TO BE DONE: Every line of the data must be copied exactly.

DATA PROVIDED:
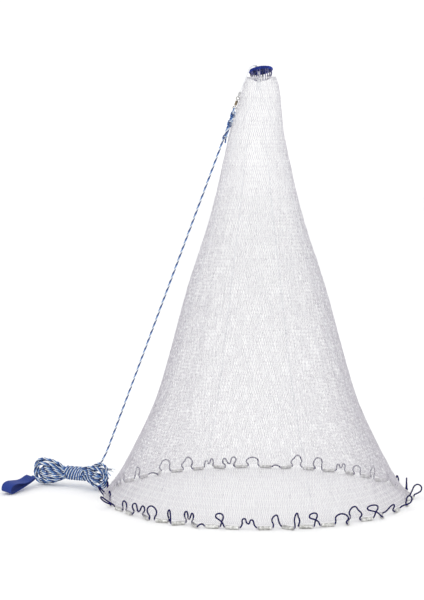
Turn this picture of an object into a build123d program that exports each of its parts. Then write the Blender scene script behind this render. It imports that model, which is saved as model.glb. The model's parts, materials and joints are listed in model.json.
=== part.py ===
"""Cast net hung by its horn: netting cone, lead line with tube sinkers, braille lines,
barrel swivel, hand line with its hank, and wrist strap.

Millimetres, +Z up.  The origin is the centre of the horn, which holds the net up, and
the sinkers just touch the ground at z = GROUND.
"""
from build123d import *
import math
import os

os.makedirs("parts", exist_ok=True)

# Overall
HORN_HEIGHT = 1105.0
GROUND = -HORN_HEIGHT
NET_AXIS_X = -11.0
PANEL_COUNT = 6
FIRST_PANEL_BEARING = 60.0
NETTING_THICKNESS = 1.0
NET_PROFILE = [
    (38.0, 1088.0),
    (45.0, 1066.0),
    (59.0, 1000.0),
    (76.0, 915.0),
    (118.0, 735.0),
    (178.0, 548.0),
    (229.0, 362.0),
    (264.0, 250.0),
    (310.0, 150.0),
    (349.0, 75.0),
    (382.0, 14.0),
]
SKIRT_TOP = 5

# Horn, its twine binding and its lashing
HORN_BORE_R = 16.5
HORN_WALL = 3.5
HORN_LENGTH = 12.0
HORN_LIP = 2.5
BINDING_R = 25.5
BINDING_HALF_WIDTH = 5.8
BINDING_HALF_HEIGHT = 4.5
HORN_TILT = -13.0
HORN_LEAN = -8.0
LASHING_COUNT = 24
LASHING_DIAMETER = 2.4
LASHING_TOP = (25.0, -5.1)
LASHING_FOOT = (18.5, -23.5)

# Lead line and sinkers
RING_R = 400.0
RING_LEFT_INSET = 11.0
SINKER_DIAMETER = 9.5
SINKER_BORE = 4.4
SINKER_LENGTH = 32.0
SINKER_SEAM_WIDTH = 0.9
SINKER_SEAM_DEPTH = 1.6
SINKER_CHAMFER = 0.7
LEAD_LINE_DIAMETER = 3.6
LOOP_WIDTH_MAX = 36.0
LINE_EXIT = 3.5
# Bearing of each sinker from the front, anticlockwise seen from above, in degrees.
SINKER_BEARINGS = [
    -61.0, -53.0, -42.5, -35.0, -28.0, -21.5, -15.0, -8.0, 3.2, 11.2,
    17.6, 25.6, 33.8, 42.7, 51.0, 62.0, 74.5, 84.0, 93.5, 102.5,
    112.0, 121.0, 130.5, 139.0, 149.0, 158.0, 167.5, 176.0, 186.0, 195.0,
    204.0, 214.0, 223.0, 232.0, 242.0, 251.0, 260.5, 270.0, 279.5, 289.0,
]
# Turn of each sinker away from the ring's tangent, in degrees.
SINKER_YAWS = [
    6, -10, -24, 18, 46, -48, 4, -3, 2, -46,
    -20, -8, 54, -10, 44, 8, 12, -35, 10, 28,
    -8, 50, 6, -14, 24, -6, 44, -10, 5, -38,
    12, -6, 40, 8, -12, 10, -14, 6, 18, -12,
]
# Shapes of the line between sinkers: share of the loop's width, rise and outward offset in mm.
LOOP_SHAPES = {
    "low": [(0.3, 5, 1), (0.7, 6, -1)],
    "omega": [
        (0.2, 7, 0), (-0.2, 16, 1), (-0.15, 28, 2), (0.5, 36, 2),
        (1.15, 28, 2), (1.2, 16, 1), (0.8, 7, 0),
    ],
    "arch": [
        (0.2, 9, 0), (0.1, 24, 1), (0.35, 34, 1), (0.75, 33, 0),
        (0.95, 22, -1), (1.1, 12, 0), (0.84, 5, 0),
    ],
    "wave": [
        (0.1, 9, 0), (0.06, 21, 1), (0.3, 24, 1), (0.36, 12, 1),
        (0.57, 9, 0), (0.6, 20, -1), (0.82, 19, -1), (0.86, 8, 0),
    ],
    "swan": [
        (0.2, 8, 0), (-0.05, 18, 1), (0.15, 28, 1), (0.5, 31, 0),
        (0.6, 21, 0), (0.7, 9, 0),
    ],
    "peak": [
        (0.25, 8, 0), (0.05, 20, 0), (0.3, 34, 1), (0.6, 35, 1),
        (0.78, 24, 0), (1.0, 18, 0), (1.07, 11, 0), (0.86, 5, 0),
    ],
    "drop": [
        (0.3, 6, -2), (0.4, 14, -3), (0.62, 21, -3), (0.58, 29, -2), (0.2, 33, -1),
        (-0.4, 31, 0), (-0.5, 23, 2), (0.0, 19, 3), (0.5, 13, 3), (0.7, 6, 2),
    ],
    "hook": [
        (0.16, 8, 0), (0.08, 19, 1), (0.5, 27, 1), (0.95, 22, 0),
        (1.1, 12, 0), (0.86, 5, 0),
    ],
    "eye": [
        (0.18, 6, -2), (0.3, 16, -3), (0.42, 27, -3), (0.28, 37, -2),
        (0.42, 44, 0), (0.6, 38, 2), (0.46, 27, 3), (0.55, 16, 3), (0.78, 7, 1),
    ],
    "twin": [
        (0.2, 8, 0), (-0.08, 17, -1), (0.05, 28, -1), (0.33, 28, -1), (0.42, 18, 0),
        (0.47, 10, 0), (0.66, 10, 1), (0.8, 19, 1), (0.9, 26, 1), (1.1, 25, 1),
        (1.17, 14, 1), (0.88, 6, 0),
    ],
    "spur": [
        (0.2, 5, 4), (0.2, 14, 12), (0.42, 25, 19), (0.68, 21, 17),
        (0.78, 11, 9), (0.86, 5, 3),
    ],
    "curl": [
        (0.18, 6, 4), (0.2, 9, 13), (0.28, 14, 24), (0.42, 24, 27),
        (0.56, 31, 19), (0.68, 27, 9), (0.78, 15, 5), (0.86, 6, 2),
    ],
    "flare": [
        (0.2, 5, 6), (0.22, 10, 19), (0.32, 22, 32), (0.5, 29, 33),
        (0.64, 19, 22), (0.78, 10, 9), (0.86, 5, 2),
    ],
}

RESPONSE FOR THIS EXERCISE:
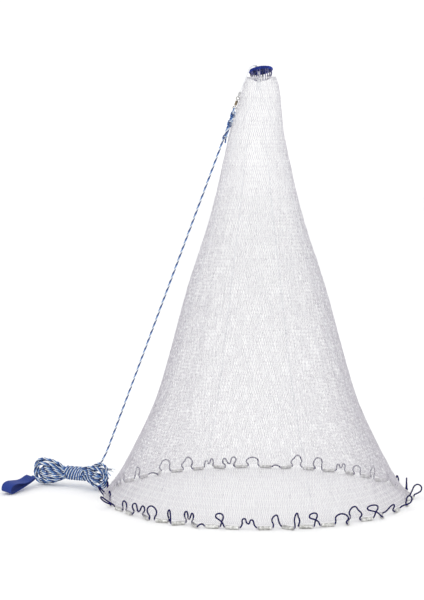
Turn this picture of an object into a build123d program that exports each of its parts. Then write the Blender scene script behind this render. It imports that model, which is saved as model.glb. The model's parts, materials and joints are listed in model.json.
=== part.py ===
"""Cast net hung by its horn: netting cone, lead line with tube sinkers, braille lines,
barrel swivel, hand line with its hank, and wrist strap.

Millimetres, +Z up.  The origin is the centre of the horn, which holds the net up, and
the sinkers just touch the ground at z = GROUND.
"""
from build123d import *
import math
import os

os.makedirs("parts", exist_ok=True)

# Overall
HORN_HEIGHT = 1105.0
GROUND = -HORN_HEIGHT
NET_AXIS_X = -11.0
PANEL_COUNT = 6
FIRST_PANEL_BEARING = 60.0
NETTING_THICKNESS = 1.0
NET_PROFILE = [
    (38.0, 1088.0),
    (45.0, 1066.0),
    (59.0, 1000.0),
    (76.0, 915.0),
    (118.0, 735.0),
    (178.0, 548.0),
    (229.0, 362.0),
    (264.0, 250.0),
    (310.0, 150.0),
    (349.0, 75.0),
    (382.0, 14.0),
]
SKIRT_TOP = 5

# Horn, its twine binding and its lashing
HORN_BORE_R = 16.5
HORN_WALL = 3.5
HORN_LENGTH = 12.0
HORN_LIP = 2.5
BINDING_R = 25.5
BINDING_HALF_WIDTH = 5.8
BINDING_HALF_HEIGHT = 4.5
HORN_TILT = -13.0
HORN_LEAN = -8.0
LASHING_COUNT = 24
LASHING_DIAMETER = 2.4
LASHING_TOP = (25.0, -5.1)
LASHING_FOOT = (18.5, -23.5)

# Lead line and sinkers
RING_R = 400.0
RING_LEFT_INSET = 11.0
SINKER_DIAMETER = 9.5
SINKER_BORE = 4.4
SINKER_LENGTH = 32.0
SINKER_SEAM_WIDTH = 0.9
SINKER_SEAM_DEPTH = 1.6
SINKER_CHAMFER = 0.7
LEAD_LINE_DIAMETER = 3.6
LOOP_WIDTH_MAX = 36.0
LINE_EXIT = 3.5
# Bearing of each sinker from the front, anticlockwise seen from above, in degrees.
SINKER_BEARINGS = [
    -61.0, -53.0, -42.5, -35.0, -28.0, -21.5, -15.0, -8.0, 3.2, 11.2,
    17.6, 25.6, 33.8, 42.7, 51.0, 62.0, 74.5, 84.0, 93.5, 102.5,
    112.0, 121.0, 130.5, 139.0, 149.0, 158.0, 167.5, 176.0, 186.0, 195.0,
    204.0, 214.0, 223.0, 232.0, 242.0, 251.0, 260.5, 270.0, 279.5, 289.0,
]
# Turn of each sinker away from the ring's tangent, in degrees.
SINKER_YAWS = [
    6, -10, -24, 18, 46, -48, 4, -3, 2, -46,
    -20, -8, 54, -10, 44, 8, 12, -35, 10, 28,
    -8, 50, 6, -14, 24, -6, 44, -10, 5, -38,
    12, -6, 40, 8, -12, 10, -14, 6, 18, -12,
]
# Shapes of the line between sinkers: share of the loop's width, rise and outward offset in mm.
LOOP_SHAPES = {
    "low": [(0.3, 5, 1), (0.7, 6, -1)],
    "omega": [
        (0.2, 7, 0), (-0.2, 16, 1), (-0.15, 28, 2), (0.5, 36, 2),
        (1.15, 28, 2), (1.2, 16, 1), (0.8, 7, 0),
    ],
    "arch": [
        (0.2, 9, 0), (0.1, 24, 1), (0.35, 34, 1), (0.75, 33, 0),
        (0.95, 22, -1), (1.1, 12, 0), (0.84, 5, 0),
    ],
    "wave": [
        (0.1, 9, 0), (0.06, 21, 1), (0.3, 24, 1), (0.36, 12, 1),
        (0.57, 9, 0), (0.6, 20, -1), (0.82, 19, -1), (0.86, 8, 0),
    ],
    "swan": [
        (0.2, 8, 0), (-0.05, 18, 1), (0.15, 28, 1), (0.5, 31, 0),
        (0.6, 21, 0), (0.7, 9, 0),
    ],
    "peak": [
        (0.25, 8, 0), (0.05, 20, 0), (0.3, 34, 1), (0.6, 35, 1),
        (0.78, 24, 0), (1.0, 18, 0), (1.07, 11, 0), (0.86, 5, 0),
    ],
    "drop": [
        (0.3, 6, -2), (0.4, 14, -3), (0.62, 21, -3), (0.58, 29, -2), (0.2, 33, -1),
        (-0.4, 31, 0), (-0.5, 23, 2), (0.0, 19, 3), (0.5, 13, 3), (0.7, 6, 2),
    ],
    "hook": [
        (0.16, 8, 0), (0.08, 19, 1), (0.5, 27, 1), (0.95, 22, 0),
        (1.1, 12, 0), (0.86, 5, 0),
    ],
    "eye": [
        (0.18, 6, -2), (0.3, 16, -3), (0.42, 27, -3), (0.28, 37, -2),
        (0.42, 44, 0), (0.6, 38, 2), (0.46, 27, 3), (0.55, 16, 3), (0.78, 7, 1),
    ],
    "twin": [
        (0.2, 8, 0), (-0.08, 17, -1), (0.05, 28, -1), (0.33, 28, -1), (0.42, 18, 0),
        (0.47, 10, 0), (0.66, 10, 1), (0.8, 19, 1), (0.9, 26, 1), (1.1, 25, 1),
        (1.17, 14, 1), (0.88, 6, 0),
    ],
    "spur": [
        (0.2, 5, 4), (0.2, 14, 12), (0.42, 25, 19), (0.68, 21, 17),
        (0.78, 11, 9), (0.86, 5, 3),
    ],
    "curl": [
        (0.18, 6, 4), (0.2, 9, 13), (0.28, 14, 24), (0.42, 24, 27),
        (0.56, 31, 19), (0.68, 27, 9), (0.78, 15, 5), (0.86, 6, 2),
    ],
    "flare": [
        (0.2, 5, 6), (0.22, 10, 19), (0.32, 22, 32), (0.5, 29, 33),
        (0.64, 19, 22), (0.78, 10, 9), (0.86, 5, 2),
    ],
}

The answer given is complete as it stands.